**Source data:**
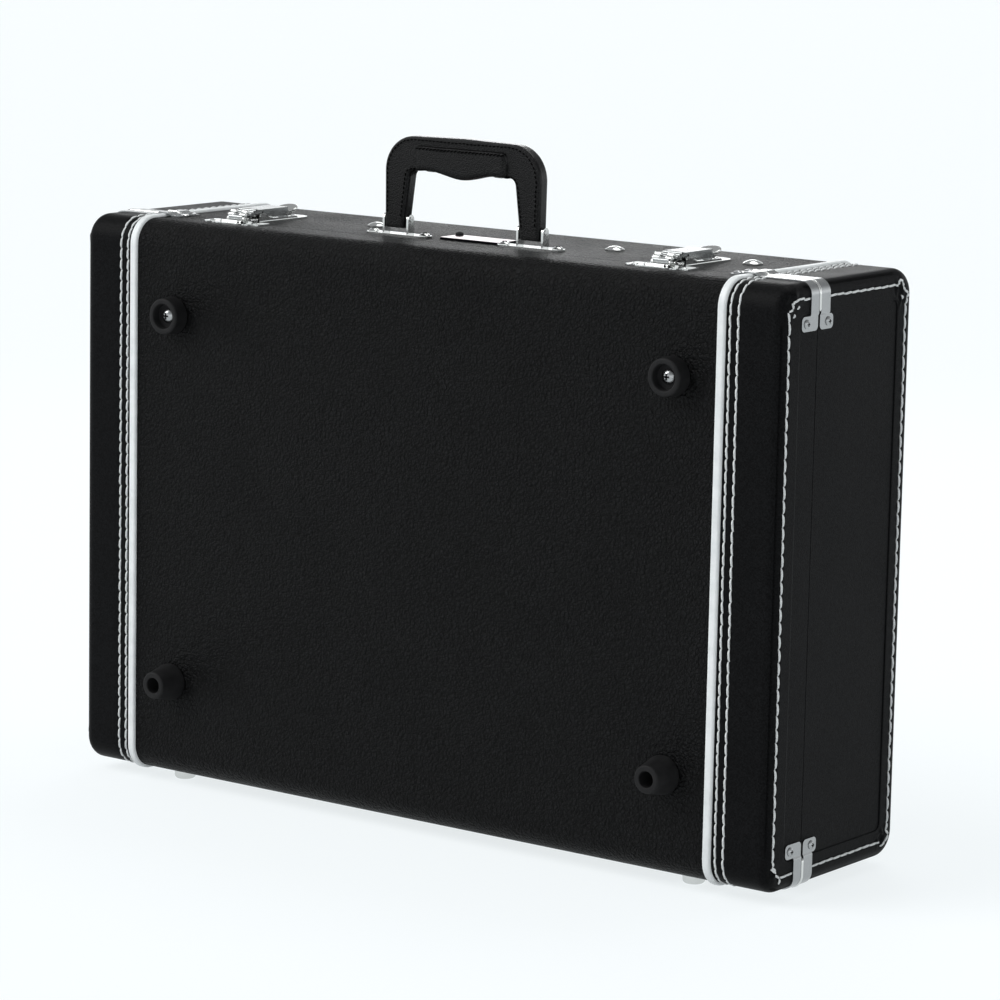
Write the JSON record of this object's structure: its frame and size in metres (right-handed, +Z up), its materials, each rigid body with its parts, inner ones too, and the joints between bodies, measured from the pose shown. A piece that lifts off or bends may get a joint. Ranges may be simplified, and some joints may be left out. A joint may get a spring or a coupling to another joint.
{
  "type": "guitar pedal case",
  "caption": "Hard carrying case for guitar effects pedals: covered plywood base and deep lid on hinges, draw latches, folding handle, rubber feet.",
  "frame": {"origin": "On the floor that the metal glides stand on, below the middle of the whole outline.", "axes": "+X along the length of the case, -Y towards the face with the rubber feet, +Z up towards the handle."},
  "size_m": [0.671, 0.2002, 0.534],
  "materials": {
    "grained_vinyl": "black vinyl with a coarse pebble grain",
    "smooth_vinyl": "black vinyl with a fine smooth grain",
    "white_piping": "off-white moulded piping and waxed thread",
    "plywood": "birch plywood",
    "plush": "short black pile",
    "loop_carpet": "dark grey loop-pile carpet",
    "rubber": "matt black rubber",
    "nickel_plate": "nickel plated steel",
    "hinge_steel": "dark zinc plated steel",
    "screw_steel": "plain steel",
    "handle_leather": "black textured leather, stitched",
    "plate_metal": "satin anodised, blank"
  },
  "bodies": {
    "base": {"base_corner_screws": "nickel_plate", "base_corner_strips": "nickel_plate", "base_cover": "grained_vinyl", "base_end_cover_left": "smooth_vinyl", "base_end_cover_right": "smooth_vinyl", "base_end_panel_left": "smooth_vinyl", "base_end_panel_right": "smooth_vinyl", "base_end_walls": "plywood", "base_glides": "nickel_plate", "base_hinge_leaves": "hinge_steel", "base_hinge_rivets": "hinge_steel", "base_lining": "plush", "base_lip": "plywood", "base_long_walls": "plywood", "base_panel": "plywood", "base_piping": "white_piping", "catch_screws": "nickel_plate", "deck_carpet": "loop_carpet", "foot_screws": "screw_steel", "hinge_pins": "hinge_steel", "latch_catch_left": "nickel_plate", "latch_catch_right": "nickel_plate", "pedal_deck": "plywood", "short_feet": "rubber", "tall_feet": "rubber"},
    "lid": {"handle_mount_left": "nickel_plate", "handle_mount_right": "nickel_plate", "handle_mount_screws": "nickel_plate", "handle_pins": "nickel_plate", "latch_pivot_pins": "nickel_plate", "latch_plate_left": "nickel_plate", "latch_plate_right": "nickel_plate", "latch_plate_rivets": "nickel_plate", "lid_corner_screws": "nickel_plate", "lid_corner_strips": "nickel_plate", "lid_cover": "grained_vinyl", "lid_end_cover_left": "smooth_vinyl", "lid_end_cover_right": "smooth_vinyl", "lid_end_panel_left": "smooth_vinyl", "lid_end_panel_right": "smooth_vinyl", "lid_end_walls": "plywood", "lid_foam": "plush", "lid_glides": "nickel_plate", "lid_hinge_leaves": "hinge_steel", "lid_hinge_rivets": "hinge_steel", "lid_lining": "plush", "lid_long_walls": "plywood", "lid_panel": "plywood", "lid_piping": "white_piping", "lid_studs": "nickel_plate", "name_plate": "plate_metal"},
    "handle": {"handle_body": "handle_leather", "handle_grip": "handle_leather", "handle_core": "screw_steel"},
    "lever_left": {"latch_lever_left": "nickel_plate", "latch_claw_pin_left": "nickel_plate"},
    "lever_right": {"latch_lever_right": "nickel_plate", "latch_claw_pin_right": "nickel_plate"},
    "claw_left": {"latch_claw_left": "nickel_plate"},
    "claw_right": {"latch_claw_right": "nickel_plate"}
  },
  "joints": [
    {"name": "lid_hinge", "type": "hinge", "parent": "base", "child": "lid", "pos_m": [0, -0.0321, 0.0039], "axis": [-1, 0, 0], "range_deg": [0, 120]},
    {"name": "handle_swing", "type": "hinge", "parent": "lid", "child": "handle", "pos_m": [0, -0.0151, 0.468], "axis": [1, 0, 0], "range_deg": [-90, 90]},
    {"name": "lever_left_lift", "type": "hinge", "parent": "lid", "child": "lever_left", "pos_m": [-0.204, -0.0281, 0.4605], "axis": [1, 0, 0], "range_deg": [0, 60]},
    {"name": "claw_left_tilt", "type": "hinge", "parent": "lever_left", "child": "claw_left", "pos_m": [-0.204, 0.0079, 0.46], "axis": [1, 0, 0], "range_deg": [-31, 0]},
    {"name": "lever_right_lift", "type": "hinge", "parent": "lid", "child": "lever_right", "pos_m": [0.204, -0.0281, 0.4605], "axis": [1, 0, 0], "range_deg": [0, 60]},
    {"name": "claw_right_tilt", "type": "hinge", "parent": "lever_right", "child": "claw_right", "pos_m": [0.204, 0.0079, 0.46], "axis": [1, 0, 0], "range_deg": [-31, 0]}
  ],
  "couplings": [
    {"joint": "claw_left_tilt", "follows": "lever_left_lift", "ratio": -0.514},
    {"joint": "claw_right_tilt", "follows": "lever_right_lift", "ratio": -0.514}
  ]
}
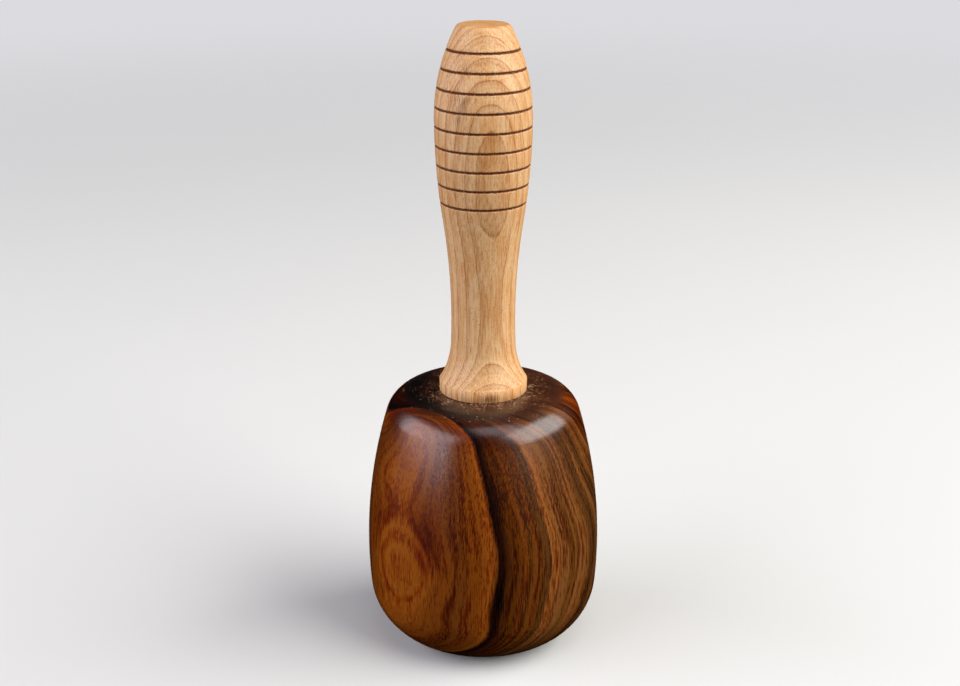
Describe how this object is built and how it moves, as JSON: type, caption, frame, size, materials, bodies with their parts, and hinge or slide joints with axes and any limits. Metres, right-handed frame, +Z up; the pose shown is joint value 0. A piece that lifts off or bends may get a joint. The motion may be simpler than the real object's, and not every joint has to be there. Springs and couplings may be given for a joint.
{
  "type": "carving mallet",
  "caption": "Round turned hardwood mallet head, barrel shaped, on a turned maple handle with a swelled, grooved grip, joined by a wedged through tenon.",
  "frame": {"origin": "centre of the flat nose face of the head, the face that the mallet stands on", "axes": "+Z up the turning axis, from the nose through the head to the butt of the handle; +X across the wedge's thickness; +Y along the wedge's width"},
  "size_m": [0.0878, 0.0878, 0.2347],
  "materials": {
    "head_wood": "dark streaked rosewood-like hardwood, turned, oiled and burnished to a satin",
    "handle_wood": "pale maple, turned and sanded, thin matt oil, with burned dark brown grooves",
    "wedge_wood": "brown hardwood end grain, turned flush with the nose"
  },
  "bodies": {
    "root": {"mallet_head": "head_wood", "handle": "handle_wood", "tenon_wedge": "wedge_wood"}
  },
  "joints": []
}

**Exercise objective:** Go back to the listing above and please repeat it exactly.

**Task answer:**
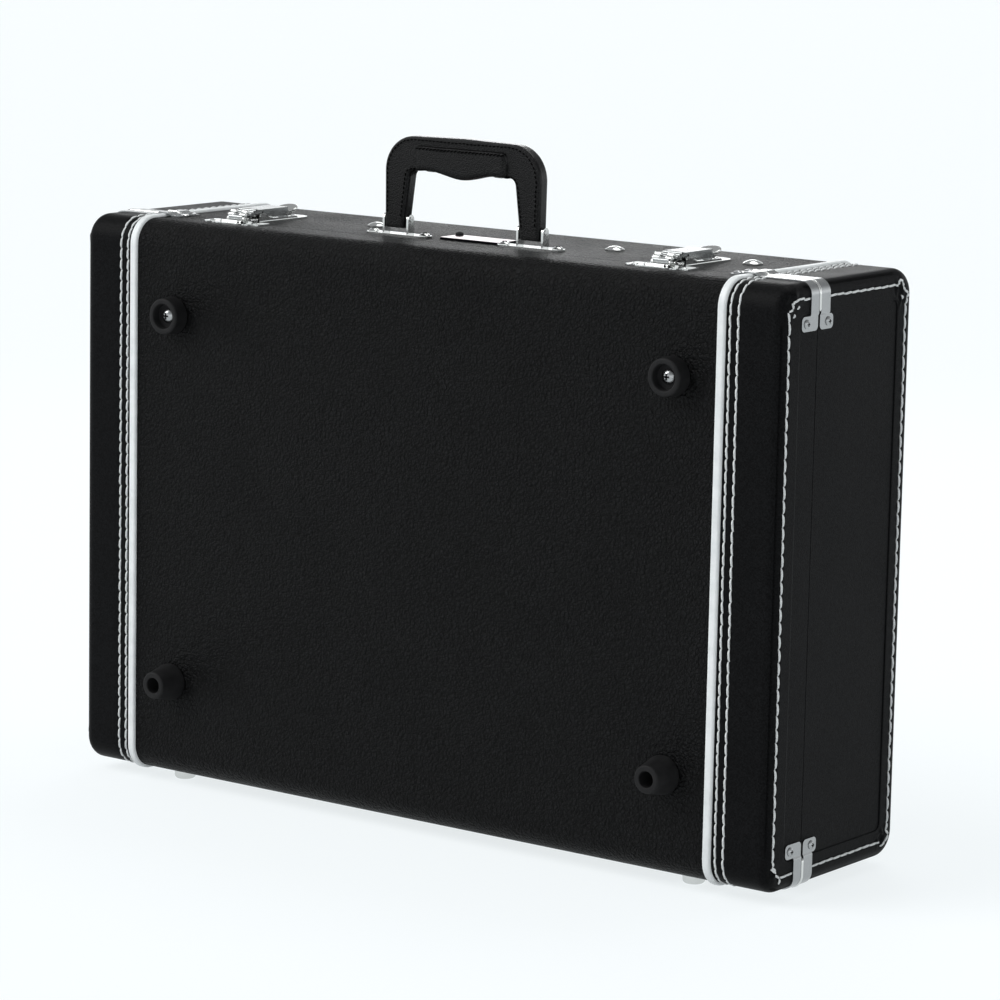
Write the JSON record of this object's structure: its frame and size in metres (right-handed, +Z up), its materials, each rigid body with its parts, inner ones too, and the joints between bodies, measured from the pose shown. A piece that lifts off or bends may get a joint. Ranges may be simplified, and some joints may be left out. A joint may get a spring or a coupling to another joint.
{
  "type": "guitar pedal case",
  "caption": "Hard carrying case for guitar effects pedals: covered plywood base and deep lid on hinges, draw latches, folding handle, rubber feet.",
  "frame": {"origin": "On the floor that the metal glides stand on, below the middle of the whole outline.", "axes": "+X along the length of the case, -Y towards the face with the rubber feet, +Z up towards the handle."},
  "size_m": [0.671, 0.2002, 0.534],
  "materials": {
    "grained_vinyl": "black vinyl with a coarse pebble grain",
    "smooth_vinyl": "black vinyl with a fine smooth grain",
    "white_piping": "off-white moulded piping and waxed thread",
    "plywood": "birch plywood",
    "plush": "short black pile",
    "loop_carpet": "dark grey loop-pile carpet",
    "rubber": "matt black rubber",
    "nickel_plate": "nickel plated steel",
    "hinge_steel": "dark zinc plated steel",
    "screw_steel": "plain steel",
    "handle_leather": "black textured leather, stitched",
    "plate_metal": "satin anodised, blank"
  },
  "bodies": {
    "base": {"base_corner_screws": "nickel_plate", "base_corner_strips": "nickel_plate", "base_cover": "grained_vinyl", "base_end_cover_left": "smooth_vinyl", "base_end_cover_right": "smooth_vinyl", "base_end_panel_left": "smooth_vinyl", "base_end_panel_right": "smooth_vinyl", "base_end_walls": "plywood", "base_glides": "nickel_plate", "base_hinge_leaves": "hinge_steel", "base_hinge_rivets": "hinge_steel", "base_lining": "plush", "base_lip": "plywood", "base_long_walls": "plywood", "base_panel": "plywood", "base_piping": "white_piping", "catch_screws": "nickel_plate", "deck_carpet": "loop_carpet", "foot_screws": "screw_steel", "hinge_pins": "hinge_steel", "latch_catch_left": "nickel_plate", "latch_catch_right": "nickel_plate", "pedal_deck": "plywood", "short_feet": "rubber", "tall_feet": "rubber"},
    "lid": {"handle_mount_left": "nickel_plate", "handle_mount_right": "nickel_plate", "handle_mount_screws": "nickel_plate", "handle_pins": "nickel_plate", "latch_pivot_pins": "nickel_plate", "latch_plate_left": "nickel_plate", "latch_plate_right": "nickel_plate", "latch_plate_rivets": "nickel_plate", "lid_corner_screws": "nickel_plate", "lid_corner_strips": "nickel_plate", "lid_cover": "grained_vinyl", "lid_end_cover_left": "smooth_vinyl", "lid_end_cover_right": "smooth_vinyl", "lid_end_panel_left": "smooth_vinyl", "lid_end_panel_right": "smooth_vinyl", "lid_end_walls": "plywood", "lid_foam": "plush", "lid_glides": "nickel_plate", "lid_hinge_leaves": "hinge_steel", "lid_hinge_rivets": "hinge_steel", "lid_lining": "plush", "lid_long_walls": "plywood", "lid_panel": "plywood", "lid_piping": "white_piping", "lid_studs": "nickel_plate", "name_plate": "plate_metal"},
    "handle": {"handle_body": "handle_leather", "handle_grip": "handle_leather", "handle_core": "screw_steel"},
    "lever_left": {"latch_lever_left": "nickel_plate", "latch_claw_pin_left": "nickel_plate"},
    "lever_right": {"latch_lever_right": "nickel_plate", "latch_claw_pin_right": "nickel_plate"},
    "claw_left": {"latch_claw_left": "nickel_plate"},
    "claw_right": {"latch_claw_right": "nickel_plate"}
  },
  "joints": [
    {"name": "lid_hinge", "type": "hinge", "parent": "base", "child": "lid", "pos_m": [0, -0.0321, 0.0039], "axis": [-1, 0, 0], "range_deg": [0, 120]},
    {"name": "handle_swing", "type": "hinge", "parent": "lid", "child": "handle", "pos_m": [0, -0.0151, 0.468], "axis": [1, 0, 0], "range_deg": [-90, 90]},
    {"name": "lever_left_lift", "type": "hinge", "parent": "lid", "child": "lever_left", "pos_m": [-0.204, -0.0281, 0.4605], "axis": [1, 0, 0], "range_deg": [0, 60]},
    {"name": "claw_left_tilt", "type": "hinge", "parent": "lever_left", "child": "claw_left", "pos_m": [-0.204, 0.0079, 0.46], "axis": [1, 0, 0], "range_deg": [-31, 0]},
    {"name": "lever_right_lift", "type": "hinge", "parent": "lid", "child": "lever_right", "pos_m": [0.204, -0.0281, 0.4605], "axis": [1, 0, 0], "range_deg": [0, 60]},
    {"name": "claw_right_tilt", "type": "hinge", "parent": "lever_right", "child": "claw_right", "pos_m": [0.204, 0.0079, 0.46], "axis": [1, 0, 0], "range_deg": [-31, 0]}
  ],
  "couplings": [
    {"joint": "claw_left_tilt", "follows": "lever_left_lift", "ratio": -0.514},
    {"joint": "claw_right_tilt", "follows": "lever_right_lift", "ratio": -0.514}
  ]
}
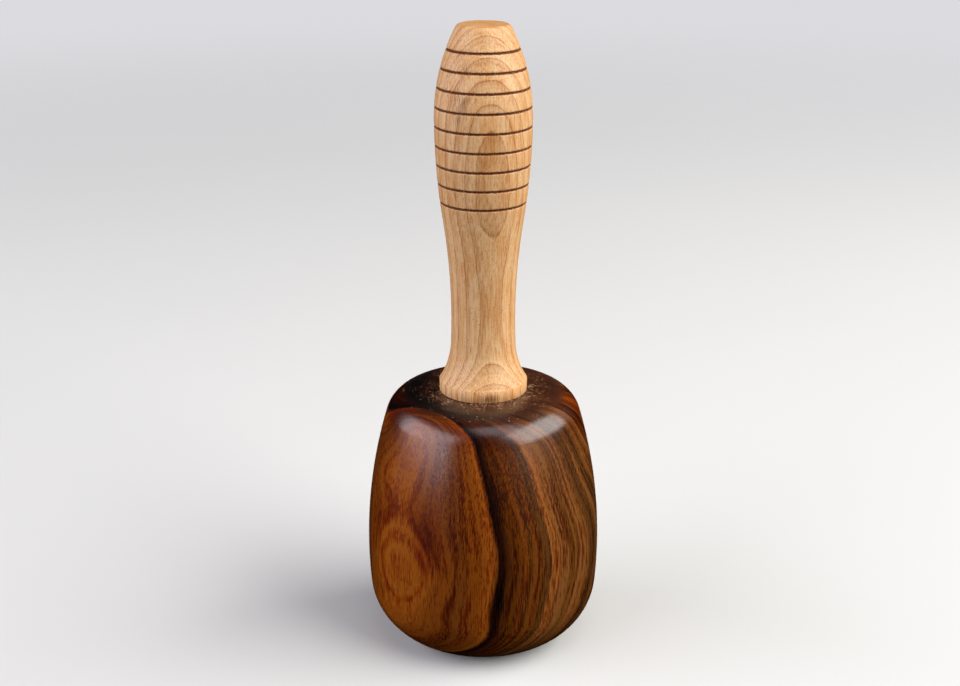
Describe how this object is built and how it moves, as JSON: type, caption, frame, size, materials, bodies with their parts, and hinge or slide joints with axes and any limits. Metres, right-handed frame, +Z up; the pose shown is joint value 0. A piece that lifts off or bends may get a joint. The motion may be simpler than the real object's, and not every joint has to be there. Springs and couplings may be given for a joint.
{
  "type": "carving mallet",
  "caption": "Round turned hardwood mallet head, barrel shaped, on a turned maple handle with a swelled, grooved grip, joined by a wedged through tenon.",
  "frame": {"origin": "centre of the flat nose face of the head, the face that the mallet stands on", "axes": "+Z up the turning axis, from the nose through the head to the butt of the handle; +X across the wedge's thickness; +Y along the wedge's width"},
  "size_m": [0.0878, 0.0878, 0.2347],
  "materials": {
    "head_wood": "dark streaked rosewood-like hardwood, turned, oiled and burnished to a satin",
    "handle_wood": "pale maple, turned and sanded, thin matt oil, with burned dark brown grooves",
    "wedge_wood": "brown hardwood end grain, turned flush with the nose"
  },
  "bodies": {
    "root": {"mallet_head": "head_wood", "handle": "handle_wood", "tenon_wedge": "wedge_wood"}
  },
  "joints": []
}